Check every line below for the word "part" and show those that hold it.

---------------

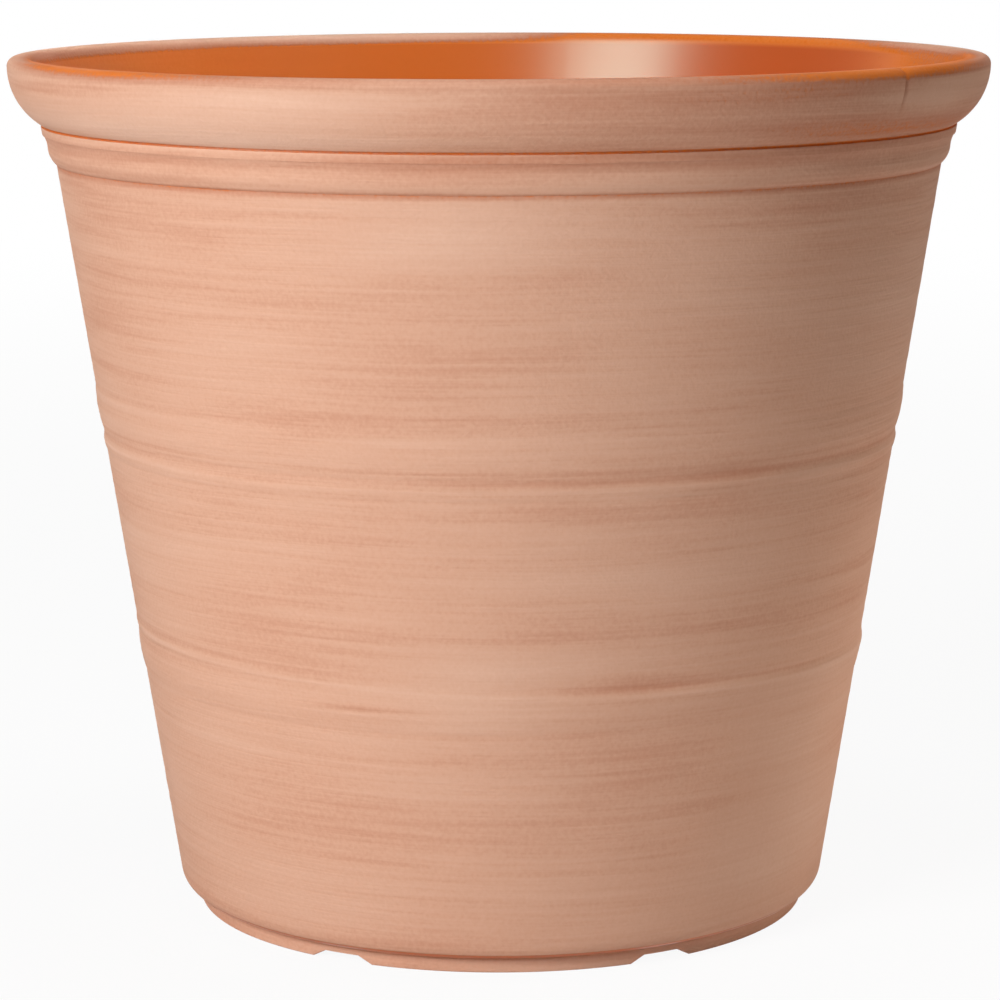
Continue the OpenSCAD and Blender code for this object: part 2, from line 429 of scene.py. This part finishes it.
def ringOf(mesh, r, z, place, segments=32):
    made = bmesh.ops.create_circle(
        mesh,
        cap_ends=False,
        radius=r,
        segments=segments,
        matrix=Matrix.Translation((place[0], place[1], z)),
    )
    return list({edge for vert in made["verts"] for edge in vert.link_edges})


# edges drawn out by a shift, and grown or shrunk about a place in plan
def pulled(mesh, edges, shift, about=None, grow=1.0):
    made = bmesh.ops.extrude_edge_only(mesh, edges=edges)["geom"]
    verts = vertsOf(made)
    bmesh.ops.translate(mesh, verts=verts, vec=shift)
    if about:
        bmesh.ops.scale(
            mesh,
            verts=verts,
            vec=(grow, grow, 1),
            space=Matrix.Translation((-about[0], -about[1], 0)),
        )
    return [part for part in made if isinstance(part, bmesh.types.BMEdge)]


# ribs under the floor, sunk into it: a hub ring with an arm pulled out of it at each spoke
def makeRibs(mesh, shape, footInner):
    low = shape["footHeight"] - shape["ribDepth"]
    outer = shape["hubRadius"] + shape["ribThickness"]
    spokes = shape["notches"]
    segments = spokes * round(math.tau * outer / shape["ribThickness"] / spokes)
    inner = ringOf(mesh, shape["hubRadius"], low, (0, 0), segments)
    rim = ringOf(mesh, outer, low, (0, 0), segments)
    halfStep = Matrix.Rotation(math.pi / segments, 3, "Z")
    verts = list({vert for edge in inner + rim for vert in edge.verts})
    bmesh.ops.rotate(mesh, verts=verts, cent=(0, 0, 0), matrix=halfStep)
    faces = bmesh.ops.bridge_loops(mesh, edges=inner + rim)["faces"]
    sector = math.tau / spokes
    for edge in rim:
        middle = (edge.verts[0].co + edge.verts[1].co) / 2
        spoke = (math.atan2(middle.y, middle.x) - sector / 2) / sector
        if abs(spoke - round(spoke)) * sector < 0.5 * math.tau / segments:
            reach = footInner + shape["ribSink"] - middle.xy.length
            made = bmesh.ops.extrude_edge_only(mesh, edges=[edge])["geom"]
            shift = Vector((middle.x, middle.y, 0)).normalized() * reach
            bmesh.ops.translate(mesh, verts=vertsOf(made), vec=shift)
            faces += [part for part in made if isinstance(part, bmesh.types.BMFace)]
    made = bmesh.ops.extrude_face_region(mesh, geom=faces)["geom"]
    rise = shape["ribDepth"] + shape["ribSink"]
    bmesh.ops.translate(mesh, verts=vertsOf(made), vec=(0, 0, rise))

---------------

→ **Full response**
Continue the OpenSCAD and Blender code for this object: part 2, from line 429 of scene.py. This part finishes it.
    return [part for part in made if isinstance(part, bmesh.types.BMEdge)]
            faces += [part for part in made if isinstance(part, bmesh.types.BMFace)]